Thames Water among 14 firms to fail watchdog’s business plan review
Britain’s biggest water company, Thames Water, is among four firms taken to task by regulator Ofwat over their business plans, with just three companies given the green light.
The water watchdog said Thames Water, Southern Water, Affinity Water and Hafren Dyfrdwy will have to “substantially rework and resubmit” their five-year plans and will now face increased regulatory scrutiny.
Another 10 water suppliers are deemed “slow track” firms and will also have to rework their proposals for the 2020-25 period.
But Ofwat said Severn Trent, South West Water and United Utilities had already passed the review after delivering “such high-quality plans”.
It said the three companies – marked as “fast track” firms – set out how they will cut bills by up to £70 in real terms while “significantly improving support for vulnerable customers and deliver real change in the areas that matter most to customers, like cutting leakage”.
Rachel Fletcher, Ofwat chief executive, said water firms have in general “listened to the customers they serve” in this latest review.
The regulator stressed that this review “pushed them to go further than ever before”.
Ms Fletcher added: “Three companies have already stepped up to the mark with high-quality plans and stretching commitments to customers for the next five years.
“The rest of the sector now needs to meet this high standard so that customers across the country get better and more efficient services.”
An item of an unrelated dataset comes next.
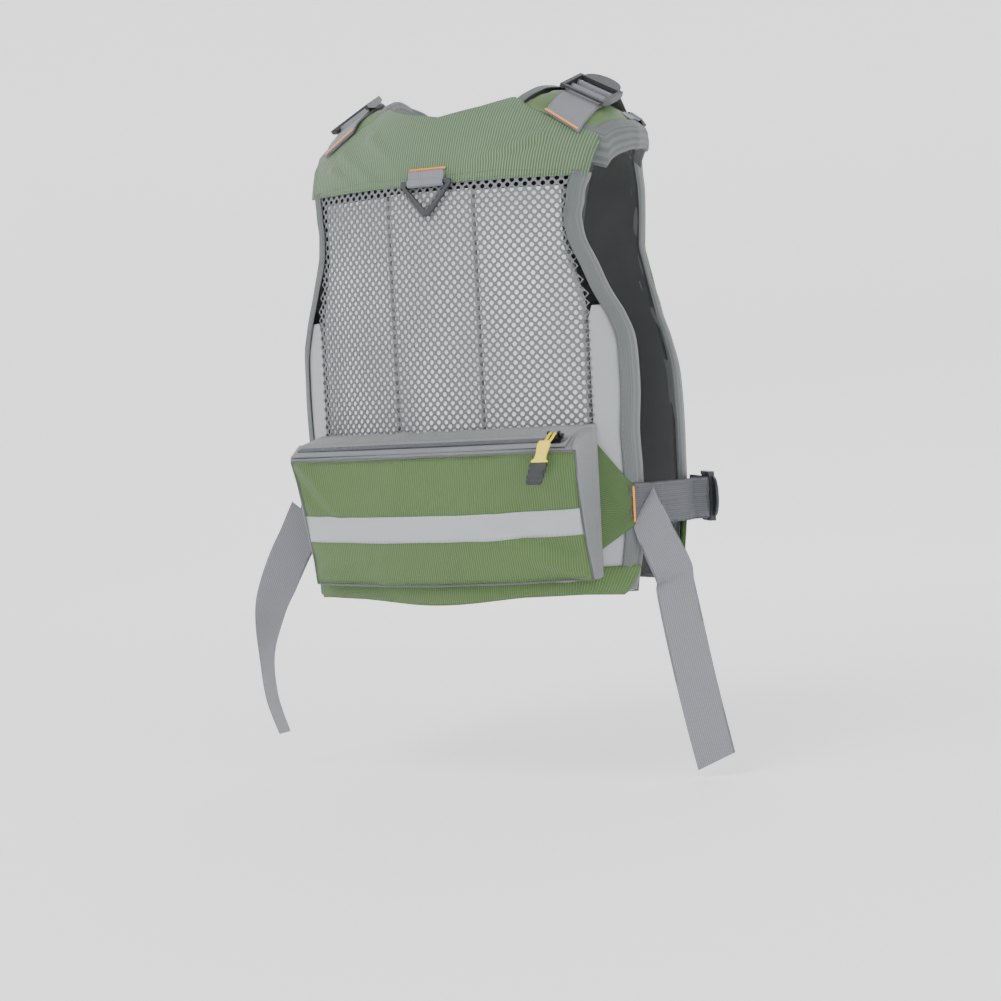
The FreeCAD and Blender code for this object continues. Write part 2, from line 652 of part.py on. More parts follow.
def pull(name, frame, bend, reach, drop):
    """Zip pull hooked on the slider's pin; frame is at the pin, local Y is the way it lies."""
    eye = tube(name + "_eye", "pin_radius + 0.05", "2.7", "6.6", frame)
    back = [("0.9", "1.2"), ("0.9", "-1.6"), (f"{reach}", "-1.6"), (f"{reach} + {drop} * cos({bend})",
            f"-1.6 - {drop} * sin({bend})"), (f"{reach} + {drop} * cos({bend}) + 3 * sin({bend})",
            f"-1.6 - {drop} * sin({bend}) + 3 * cos({bend})"), (f"{reach} + 2.4", "1.2")]
    if bend == "0":
        back = [("0.9", "1.2"), ("0.9", "-1.6"), (f"{reach} + {drop}", "-1.6"), (f"{reach} + {drop}", "1.2")]
    across = frame.multiply(Placement(Vector(-3.3, 0, 0), Rotation())).multiply(SIDEWAYS)
    normal = tuple(frame.Rotation.multVec(Vector(1, 0, 0)))
    strip = extrude(name + "_strip", outline(name, back, across), normal, "6.6")
    bore = rod(name + "_bore_through", "pin_radius + 0.05", "9", frame)
    return fuse(name, [eye, boolean("Cut", name + "_grip", strip, bore)])


def zip_line(name, frame, length):
    """Tape with the row of teeth standing on it; local X is the zip."""
    tape = centred(name + "_tape", length, "22", "tape", frame, 0.15)
    teeth = centred(name + "_teeth", length + " - 4", "teeth_width", "teeth_height", frame, 1.0)
    return fuse(name, [tape, teeth])


def make_pocket_zip():
    frame = zip_frame()
    node(zip_line("back_zip_line", frame, "zip_length"), "pocket_zip")
    parked = -size("zip_length") / 2 + 12
    node(slider("back_slider", frame.multiply(Placement(Vector(parked, 0, 0), Rotation()))), "pocket_slider")
    pin = frame.multiply(Placement(Vector(parked, 0, 8.4), Rotation()))
    node(pull("back_pull", pin, "75", "29", "30"), "pocket_pull")
    face, height = face_frame()
    strip = centred("reflective_slab", "2 * pocket_half - 3", "25", "0.6", face.multiply(
        Placement(Vector(0, 0.46 * height, 0), Rotation())), 0.1)
    node(strip, "reflective_strip")


# ---- front ----


def make_front():
    lining = [
        ("9", "1"), (w(0.86), "1"), (w(0.92), "60"), (w(0.92), "0.55 * shoulder_height"),
        (w(0.80), "0.74 * shoulder_height"), (w(0.70), "0.92 * shoulder_height"), (w(0.73), up("40")),
        (w(0.75), up("70")), (w(0.46), up("88")), (w(0.41), up("80")), (w(0.25), up("42")), ("9", up("22")),
    ]
    both_sides(panel("front_lining_panel", front_lining_layer, lining, -1), "front_lining")
    foam = [
        ("18", "8"), (w(0.82), "8"), (w(0.88), "64"), (w(0.88), "0.54 * shoulder_height"),
        (w(0.76), "0.73 * shoulder_height"), (w(0.66), "0.92 * shoulder_height"), (w(0.66), up("24")),
        (w(0.42), up("30")), (w(0.25), up("30")), ("18", up("12")),
    ]
    both_sides(panel("front_foam_panel", front_foam_layer, foam, -1), "front_foam")
    cover = [("9", "0")] + [(x, z) for x, z in lining[1:-1]] + [("9", up("23"))]
    cover[1] = (w(0.87), "0")
    both_sides(panel("front_cover_panel", front_cover_layer, cover, -1), "front_panel")
    pouch_layer = mirrored(extrude("pouch_band", back_band("pouch", "trim_in", "trim_in + 24"), (0, 0, -1),
                                   "shoulder_height"), "front_pouch_layer", (0, 1, 0))
    pouch = [("32", "62"), (w(0.76), "62"), (w(0.76), "200"), ("32", "200")]
    make_pouch_zip(panel("front_pouch", pouch_layer, pouch, -1))


def front_surface(x, offset):
    radius = size("back_radius") + offset
    return -(math.sqrt(radius**2 - x**2) - size("arc_depth"))


def upright_frame(x, offset, z):
    """Frame of an upright zip on the front: local X down, local Y across, local Z forward."""
    along = Rotation(Vector(0, 0, -1), Vector(1, 0, 0), Vector(0, -1, 0), "XYZ")
    return Placement(Vector(x, front_surface(abs(x), offset), z), along)


def make_pouch_zip(pouch):
    """Upright zip near the inner edge of a front pocket, on the left; the right one is its mirror."""
    across = 44
    outside = size("trim_in") + 24
    frame = upright_frame(across, outside - 0.25, 131)
    lean = math.degrees(math.asin(across / (size("back_radius") + outside)))
    frame = frame.multiply(Placement(Vector(), Rotation(Vector(1, 0, 0), -lean)))
    both_sides(fuse("front_pouch_whole", [pouch, zip_line("pouch_zip", frame, "126")]), "front_pocket")
    top = frame.multiply(Placement(Vector(-52, 0, 0), Rotation()))
    both_sides(slider("pouch_slider", top, -90), "front_slider")
    pin = top.multiply(Placement(Vector(0, 0, 8.4), Rotation(Vector(0, 0, 1), -90)))
    both_sides(pull("pouch_pull", pin, "0", "14", "20"), "front_pull")


def make_front_buckle():
    """Side release buckle at the hem: socket on the left strap, plug on the right one."""
    face = -(size("half_depth") + size("trim_in") + size("webbing") + 0.4)
    frame = Placement(Vector(0, face, 25), Rotation(Vector(1, 0, 0), 90))
    body = centred("socket_body", "30", "32", "10", frame.multiply(Placement(Vector(7, 0, 0), Rotation())))
    room = centred("socket_room", "25", "26.4", "6.4", frame.multiply(Placement(Vector(3, 0, 0), Rotation())), 1.8)
    side = centred("socket_windows", "9", "40", "5", frame.multiply(Placement(Vector(5, 0, 0), Rotation())), 2.5)
    slot = centred("socket_slot", "3", "26", "14", frame.multiply(Placement(Vector(19, 0, 0), Rotation())), -2)
    node(boolean("Cut", "socket", body, fuse("socket_gaps", [room, side, slot])), "front_buckle_socket")
    base = centred("plug_body", "13", "32", "9", frame.multiply(Placement(Vector(-15.2, 0, 0), Rotation())), 0.5)
    back_slot = centred("plug_slot", "3", "26", "14", frame.multiply(Placement(Vector(-18, 0, 0), Rotation())), -2)
    arms = [centred(f"plug_arm_{i}", "23", "5", "5.4", frame.multiply(
        Placement(Vector(2, shift, 0), Rotation())), 2.3) for i, shift in enumerate((-10.2, 10.2))]
    tongue = centred("plug_tongue", "20", "5", "4", frame.multiply(Placement(Vector(0, 0, 0), Rotation())), 3)
    node(fuse("plug", [boolean("Cut", "plug_base", base, back_slot), tongue] + arms), "front_buckle_plug")
    run = arc_band("hem_strap", ("0", "-arc_depth"), "back_radius + trim_in", "back_radius + trim_in + webbing",
                   "62", "87")
    run.Placement = Placement(Vector(0, 0, 12.5), Rotation())
    band = extrude("hem_strap_band", run, (0, 0, 1), "25")
    both_sides(mirrored(band, "hem_strap_front", (0, 1, 0)), "front_strap")


def make_gear_ring():
    """Small D ring on a webbing loop, on the outer edge of the right shoulder pad."""
    sketch = arc_band("gear", ("0", "-arc_depth"), "back_radius + mesh_out + 0.2",
                      "back_radius + mesh_out + 1.4", "126", "129.2")
    sketch.Placement = Placement(Vector(0, 0, size("shoulder_height")), Rotation())
    run = revolve("gear_run", sketch, "20")
    run.Placement = Placement(Vector(), Rotation(Vector(1, 0, 0), 82), Vector(0, 0, size("shoulder_height")))
    along = -0.843 * size("half_width")
    radius = size("back_radius") + size("mesh_out") + 3.4
    lean = math.asin(along / radius)
    reach = math.sqrt(radius**2 - along**2) - size("arc_depth")
    turn = math.radians(102)
    spot = Vector(along, reach * math.cos(turn), size("shoulder_height") + reach * math.sin(turn))
    rotation = Rotation(Vector(1, 0, 0), 12).multiply(Rotation(Vector(0, 1, 0), math.degrees(lean)))
    frame = Placement(spot, rotation)
    eye = tube("gear_eye", "1.9", "3.2", "13", frame)
    bore = rod("gear_bore", "1.9", "20", frame)
    node(fuse("gear_loop_whole", [eye, boolean("Cut", "gear_sewn", run, bore)]), "gear_ring_loop")
    half = [("9.5", "1.5"), ("9.5", "-9"), ("5.5", "-14"), ("-5.5", "-14"), ("-9.5", "-9"), ("-9.5", "1.5")]
    hole = [("6.8", "-1.5"), ("6.8", "-8"), ("4.2", "-11.2"), ("-4.2", "-11.2"), ("-6.8", "-8"), ("-6.8", "-1.5")]
    ring = moulded("gear_d", [half, hole], "3", "0.8")
    lie = Placement(Vector(), Rotation(Vector(1, 0, 0), -86))
    node(ring, "gear_ring", frame.multiply(lie))


def make_front_zips():
    middle = upright_frame(0, size("trim_in"), 212)
    node(centre_half("centre_zip_left_half", middle, 1), "center_zip_left")
    node(centre_half("centre_zip_right_half", middle, -1), "center_zip_right")
    top = upright_frame(0, size("trim_in"), size("shoulder_height") + 6)
    node(slider("centre_slider", top, -90), "center_slider")
    node(pull("centre_pull", top.multiply(Placement(Vector(0, 0, 8.4), Rotation(Vector(0, 0, 1), -90))),
              "0", "14", "20"), "center_pull")


def centre_half(name, frame, side):
    tape = centred(name + "_tape", "318", "15.5", "tape", frame.multiply(
        Placement(Vector(0, side * 8.05, 0), Rotation())), 0.15)
    teeth = centred(name + "_teeth", "312", "2.2", "teeth_height", frame.multiply(
        Placement(Vector(0, side * 1.4, 0), Rotation())), 1.0)
    return fuse(name, [tape, teeth])


make_back()
make_sides()
make_pads()
make_shoulders()
make_waist()
make_ring()
make_pocket()
make_pocket_zip()
make_front()
make_front_zips()
make_front_buckle()
make_gear_ring()

doc.recompute()
for feature in doc.Objects:
    problems = [state for state in feature.State if state in ("Invalid", "Error")]
    if problems:
        raise RuntimeError(f"{feature.Label}: {problems}")
for feature in sub_parts:
    shape = feature.Shape
    if shape.isNull() or not shape.isValid():
        raise RuntimeError(f"{feature.Label}: shape is not valid")
    shape.exportStep(f"parts/{feature.Label}.step")
print(f"{len(sub_parts)} sub-parts written")
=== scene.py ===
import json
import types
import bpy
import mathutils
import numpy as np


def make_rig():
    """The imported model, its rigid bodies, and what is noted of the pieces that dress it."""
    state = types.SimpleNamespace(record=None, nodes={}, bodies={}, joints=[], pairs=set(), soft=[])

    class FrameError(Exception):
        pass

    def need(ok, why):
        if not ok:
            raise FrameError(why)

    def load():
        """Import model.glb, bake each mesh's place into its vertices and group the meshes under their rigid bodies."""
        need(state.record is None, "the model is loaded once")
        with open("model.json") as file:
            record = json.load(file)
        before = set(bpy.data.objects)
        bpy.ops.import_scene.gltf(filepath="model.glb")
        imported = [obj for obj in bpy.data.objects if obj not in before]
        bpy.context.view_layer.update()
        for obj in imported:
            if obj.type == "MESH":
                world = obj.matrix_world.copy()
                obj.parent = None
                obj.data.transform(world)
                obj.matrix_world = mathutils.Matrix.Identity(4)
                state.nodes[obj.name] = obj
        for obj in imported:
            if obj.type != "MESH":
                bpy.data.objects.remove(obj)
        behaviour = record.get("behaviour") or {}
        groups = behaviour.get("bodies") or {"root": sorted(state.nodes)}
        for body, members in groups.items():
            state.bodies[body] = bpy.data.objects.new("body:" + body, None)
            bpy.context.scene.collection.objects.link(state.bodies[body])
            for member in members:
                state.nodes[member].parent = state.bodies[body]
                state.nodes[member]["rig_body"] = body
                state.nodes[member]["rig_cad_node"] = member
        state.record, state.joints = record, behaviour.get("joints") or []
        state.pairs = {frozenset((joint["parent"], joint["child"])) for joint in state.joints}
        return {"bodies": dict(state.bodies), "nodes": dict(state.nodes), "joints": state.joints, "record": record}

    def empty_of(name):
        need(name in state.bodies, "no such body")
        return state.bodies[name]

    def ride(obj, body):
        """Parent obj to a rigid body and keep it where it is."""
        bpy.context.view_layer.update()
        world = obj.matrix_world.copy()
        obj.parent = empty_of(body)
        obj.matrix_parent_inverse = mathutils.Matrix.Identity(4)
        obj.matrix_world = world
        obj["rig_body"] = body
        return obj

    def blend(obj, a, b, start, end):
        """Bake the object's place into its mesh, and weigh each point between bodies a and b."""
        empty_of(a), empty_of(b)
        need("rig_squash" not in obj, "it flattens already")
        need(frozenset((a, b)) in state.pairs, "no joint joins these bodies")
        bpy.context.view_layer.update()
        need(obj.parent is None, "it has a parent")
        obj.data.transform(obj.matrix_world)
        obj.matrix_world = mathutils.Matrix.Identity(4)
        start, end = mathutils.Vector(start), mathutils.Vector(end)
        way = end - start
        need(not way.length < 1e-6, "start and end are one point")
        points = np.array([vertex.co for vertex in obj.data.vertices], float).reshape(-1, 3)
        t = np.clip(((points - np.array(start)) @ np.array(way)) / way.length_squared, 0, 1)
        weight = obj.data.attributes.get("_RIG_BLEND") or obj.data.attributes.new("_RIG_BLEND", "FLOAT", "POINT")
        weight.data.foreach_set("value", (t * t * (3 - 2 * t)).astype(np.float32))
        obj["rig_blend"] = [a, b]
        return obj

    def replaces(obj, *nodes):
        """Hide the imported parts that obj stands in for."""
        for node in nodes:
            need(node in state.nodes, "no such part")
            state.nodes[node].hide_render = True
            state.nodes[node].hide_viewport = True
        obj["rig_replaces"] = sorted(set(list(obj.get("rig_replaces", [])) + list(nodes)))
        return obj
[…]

Ofwat also said the raft of “slow track” firms had more work to do on their plans.
These include Anglian, Bristol, Wessex, SES and Northumbrian.
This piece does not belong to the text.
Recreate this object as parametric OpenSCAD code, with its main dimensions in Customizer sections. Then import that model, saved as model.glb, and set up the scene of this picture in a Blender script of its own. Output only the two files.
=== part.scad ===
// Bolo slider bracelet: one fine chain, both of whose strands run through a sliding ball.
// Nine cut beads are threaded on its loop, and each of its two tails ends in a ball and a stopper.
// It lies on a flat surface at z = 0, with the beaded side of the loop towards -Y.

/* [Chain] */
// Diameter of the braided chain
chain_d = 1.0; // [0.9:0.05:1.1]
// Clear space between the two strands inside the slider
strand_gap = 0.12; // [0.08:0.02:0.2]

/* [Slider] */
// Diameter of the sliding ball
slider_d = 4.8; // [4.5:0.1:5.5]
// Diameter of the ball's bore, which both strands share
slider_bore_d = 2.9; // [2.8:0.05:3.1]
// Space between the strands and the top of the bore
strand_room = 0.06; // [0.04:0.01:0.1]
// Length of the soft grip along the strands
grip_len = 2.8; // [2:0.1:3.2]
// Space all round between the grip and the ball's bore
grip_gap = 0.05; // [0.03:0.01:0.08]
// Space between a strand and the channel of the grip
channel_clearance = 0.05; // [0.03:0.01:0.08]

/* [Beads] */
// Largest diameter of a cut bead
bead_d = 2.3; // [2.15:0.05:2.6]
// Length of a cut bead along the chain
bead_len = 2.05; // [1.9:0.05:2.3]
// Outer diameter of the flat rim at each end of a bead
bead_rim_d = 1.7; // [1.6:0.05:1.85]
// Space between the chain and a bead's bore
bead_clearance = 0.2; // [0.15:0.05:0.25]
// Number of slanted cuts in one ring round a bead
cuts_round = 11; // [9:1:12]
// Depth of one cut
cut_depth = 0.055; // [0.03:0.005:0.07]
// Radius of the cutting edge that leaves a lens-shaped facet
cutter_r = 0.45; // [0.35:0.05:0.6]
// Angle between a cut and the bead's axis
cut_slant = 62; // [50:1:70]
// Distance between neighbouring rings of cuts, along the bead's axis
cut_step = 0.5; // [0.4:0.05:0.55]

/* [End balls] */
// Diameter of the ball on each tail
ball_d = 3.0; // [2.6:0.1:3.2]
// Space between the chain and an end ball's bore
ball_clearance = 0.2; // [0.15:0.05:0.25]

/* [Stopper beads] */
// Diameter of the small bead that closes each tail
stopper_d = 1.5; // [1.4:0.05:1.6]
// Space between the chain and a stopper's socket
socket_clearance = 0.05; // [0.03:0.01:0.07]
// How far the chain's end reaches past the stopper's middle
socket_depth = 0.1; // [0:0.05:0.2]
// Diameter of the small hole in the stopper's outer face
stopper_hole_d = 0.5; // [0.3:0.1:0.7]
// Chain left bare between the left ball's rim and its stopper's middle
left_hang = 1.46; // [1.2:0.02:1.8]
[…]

These companies and the four identified for “significant scrutiny” now have until April 1 to submit revised business plans.
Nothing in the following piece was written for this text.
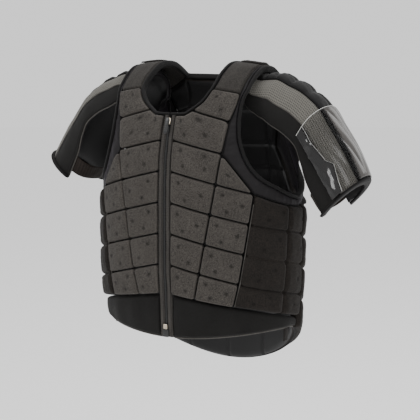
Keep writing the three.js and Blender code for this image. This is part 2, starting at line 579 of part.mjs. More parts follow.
// Hem
function hemLine(length) {
  const side = STRAP_TOP - SIDE_HEM_DROP;
  const degrees = girthDegrees(length);
  if (degrees < 90) return lerp(STRAP_TOP - FRONT_HEM_DROP, side, smoothstep(degrees, 0, SIDE_SEAM));
  const back = Math.max(0, -Math.cos(degToRad(degrees))) ** BACK_HEM_CURVE;
  return lerp(side, STRAP_TOP - BODY_HEIGHT, back);
}
const sideEnd = girthLength(SIDE_PANEL_END);
const YOKE_FACETS = 12;
const yokeDepths = (u, v) => [YOKE_DEPTH + (v === 0 ? YOKE_EDGE.sink : 0), wall];
const yokeSpot = (u, v) => {
  const length = lerp(zipEdge + SEAM_GAP, sideEnd, u);
  return [length, lerp(hemLine(length), rowLine(0, length) - GROOVE / 2, v)];
};
addPair('hem_yoke', patch(yokeSpot, yokeDepths, range(YOKE_FACETS), [0, YOKE_EDGE.share, 1]), COLOURS.yoke);

// Side and back panels, which are one quilted piece each with grooves in its outer face
const sideLoopEnd = ARMPIT + 2;
function blocksHeight(length) {
  let i = SIDE_CORNER;
  while (i < sideLoopEnd && blocksLoop(i + 1)[0] < length) i += 1;
  const [a, b] = [blocksLoop(i), blocksLoop(i + 1)];
  return lerp(a[1], b[1], (length - a[0]) / (b[0] - a[0]));
}
// Levels of a panel that has whole numbers for its grooves
function grooveLevels(count, share) {
  const levels = [0];
  for (let i = 0; i < count; i += 1) levels.push(i + share, i + 1 - share, i + 1);
  return levels;
}
const isGroove = (value) => Math.abs(value - Math.round(value)) < 0.001;
const SIDE_ROWS = SEAM_OUTER.rows;
const levelShare = PANEL_GROOVE_ROUNDING / ROW_PITCH;
const sideSpot = (u, v) => {
  const start = girthLength(lerp(SEAM_OUTER.low, SEAM_OUTER.high, v / SIDE_ROWS)) + GROOVE / 2;
  const length = lerp(start, sideEnd, u);
  const low = rowLine(Math.min(v, SIDE_ROWS - 1), length) + (v === 0 ? GROOVE / 2 : 0);
  const high = blocksHeight(length) - RING_CLEARANCE;
  return [length, lerp(low, high, Math.max(0, v - SIDE_ROWS + 1))];
};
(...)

Steve Robertson, chief executive of Thames Water, said the group was “disappointed” with Ofwat’s announcement.
He said: “We are seeking Ofwat’s permission to invest more in areas where we know it is needed. Instead, it appears that we are being asked to reduce our current levels of spending.
“We are concerned that this will make it harder to meet the needs and expectations of our customers, amid the challenges of population growth and climate change.”
Ofwat said across the board, the 17 water companies are proposing significant improvements for customers in the 2020-25 business plans, including help for up to 1.5 million customers struggling to pay their water bills, a 15% reduction in leakage, up to 80% reduction in pollution incidents and at least £10 billion-worth of extra investment.
Among the so-called fast track firms that have overcome the first hurdle, Severn Trent Water pledged to cut average water bills by £18, United Utilities by £43 and South West Water by £73.